30 June 2025

Re-imagining Reproduction Project Hosts ‘Seeds of Change’ Conference in Tanzania, Spotlighting Intersections of Planetary and Reproductive Health

The Re-imagining Reproduction project hosted its fourth conference, Seeds of Change: Planetary Health and Reproduction in Africa, at the University of Dar es Salaam, Tanzania, on 3-4 June 2025. The conference brought together African scholars to explore how climate change and planetary health are deeply intertwined with reproductive rights, decisions, and justice on the continent.

Over two days, participants examined the effects of environmental degradation, food insecurity, cultural norms, and socio-political instability on reproductive health outcomes across Africa. Keynote addresses by Mr Dunstan Matungwa (National Institute for Medical Research), Dr Rosemarie Mwaipopo (University of Dar es Salaam), Professor Sam Maghimbi (University of Dar es Salaam) and Dr Francis Lyimo (University of Dar es Salaam) underscored the urgent need to contextualize reproductive health and rights within Africa’s ecological and socio-political realities.

Panel discussions on 3 June 2025 focused on the growing impact of climate change on community wellbeing and women’s reproductive choices. Case studies highlighted how resource scarcity, survival pressures, shifting agricultural systems, and increasing health vulnerabilities affect access to care and reproductive autonomy.

On 4 June 2025, the discussion centred on nutrition, gendered bodies, cultural norms and displacement. Presenters shared stories of disrupted care, the resilience of displaced women navigating hostile systems, the politics of male virility, and the implications of poor diets on medical conditions such as endometriosis. Discussions called for a decolonisation of reproductive health discourse and emphasised that environmental harms are also reproductive justice issues.
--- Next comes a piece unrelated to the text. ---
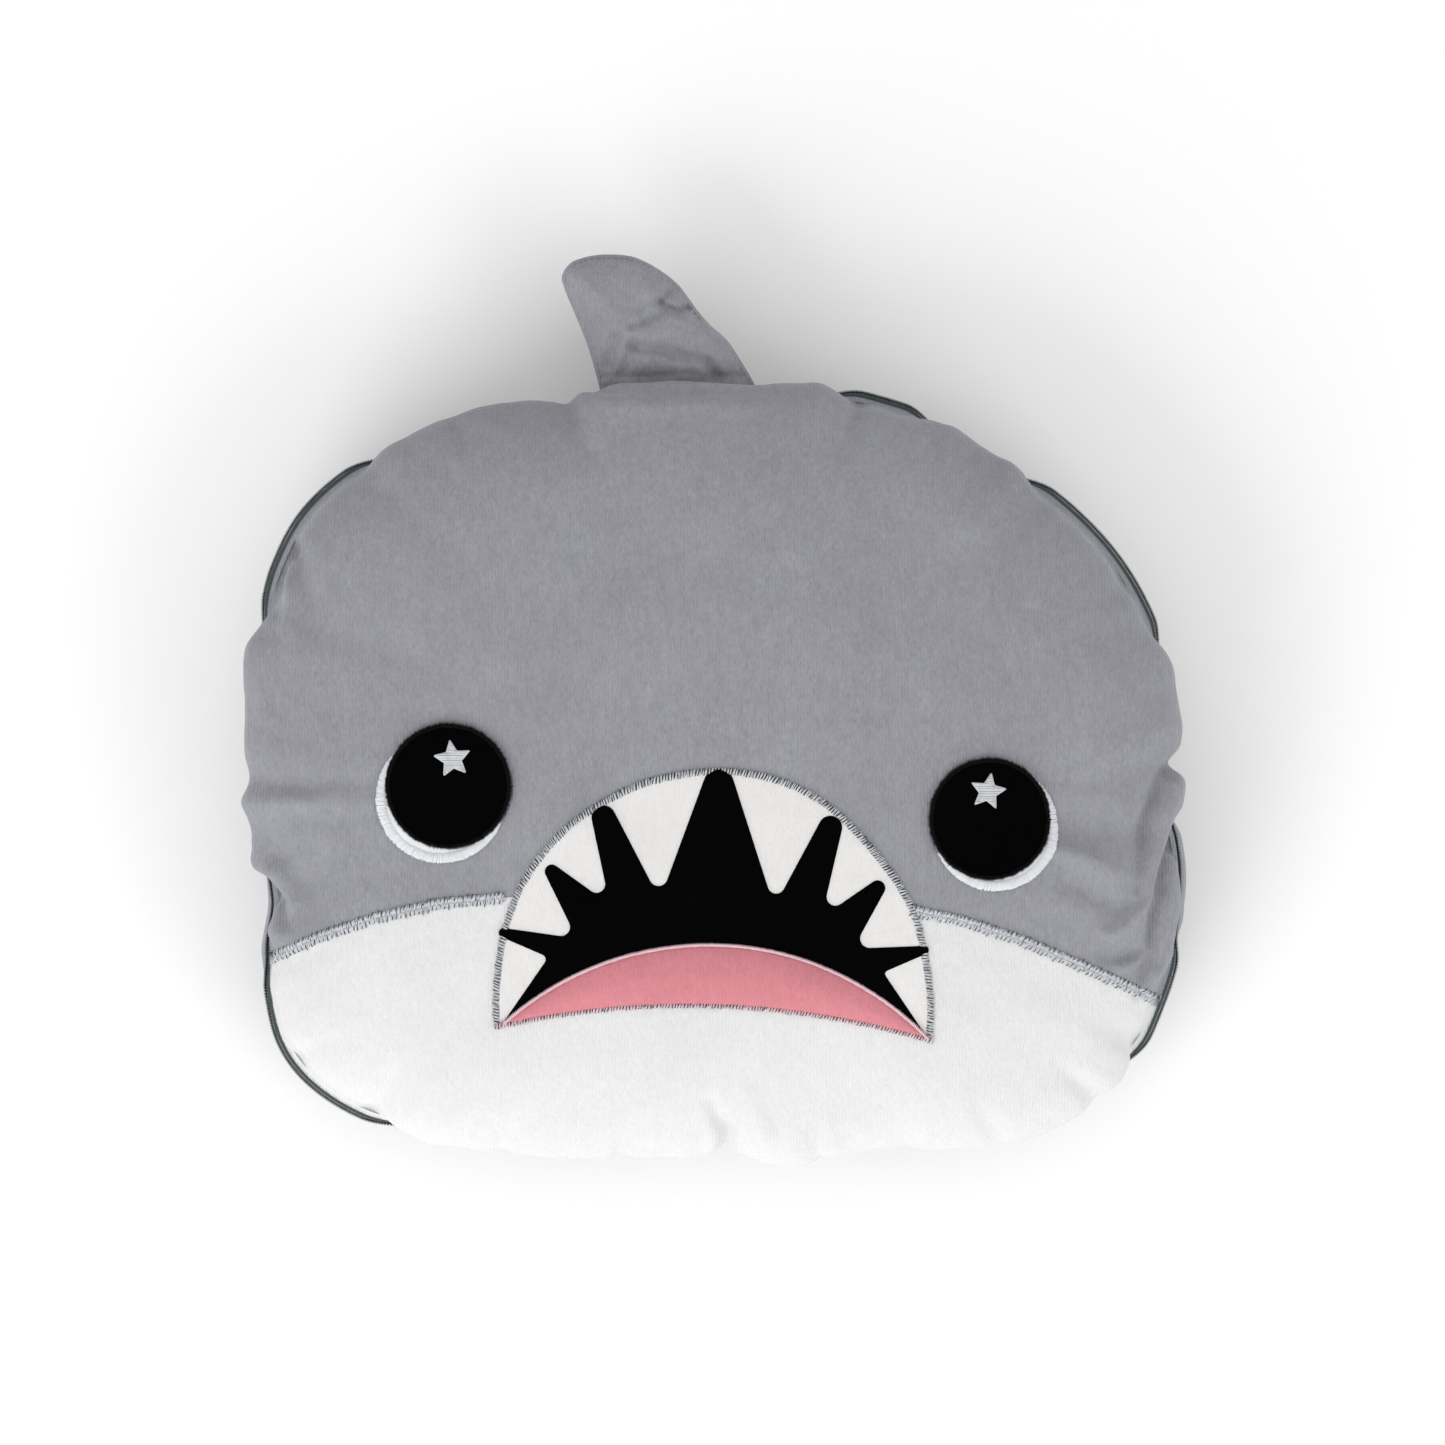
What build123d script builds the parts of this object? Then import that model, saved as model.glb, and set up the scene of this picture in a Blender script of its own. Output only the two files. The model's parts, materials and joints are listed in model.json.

The conference concluded with a call for more interdisciplinary, locally grounded research to address the complex realities of reproduction in Africa. The connection between reproduction and planetary health is still under-theorised and often reduced to climate change alone. Broader conceptions of planetary health—encompassing systems of extraction, socio-political violence, and cultural narratives—remain under-explored. The conference served as a starting point for future work that centres African perspectives in the global planetary health conversation.